Woody cut florals are one way to give yourself that option. Woody florals are shrubs or trees with colorful or unusual shaped stems, buds, flowers, berries or bark collected for use in arrangements, where they can add remarkable color, texture and form.

Ornamental grasses can add neutral colors and a variety of different textures to arrangements. Cut in the fall, they add fall color to arrangements. When ornamental grasses are dried, they can look completely different than fresh, and they can last for years.

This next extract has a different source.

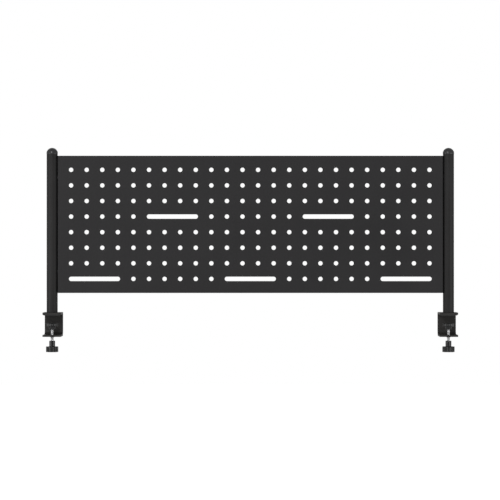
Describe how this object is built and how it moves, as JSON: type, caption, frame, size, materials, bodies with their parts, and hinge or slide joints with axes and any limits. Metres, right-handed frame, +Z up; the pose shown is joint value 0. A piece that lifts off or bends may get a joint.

It's worthwhile to grow ornamental grasses, woody flowering shrubs and perennial flowering plants in your landscape. They're a lovely and inexpensive way to brighten up the landscape outdoors, and they also can be pruned and used for arrangements inside. Depending on how much pruning you will be doing, you might want to consider having a cutting garden that is somewhat hidden in the landscape. This way you can cut as much as you want from the plants without worrying how your landscape looks. Ornamental grasses don't need to be hidden because they need to be cut back each year anyway.

Try growing plants that aren't grown by all of your neighbors. Add some diversity and create a trend, experiment with new plants whenever the opportunity arises. Plant choices can be made strategically to provide interest throughout the year, which means arrangements can be cut through most of the year. Below are some plants that work well in cut arrangements.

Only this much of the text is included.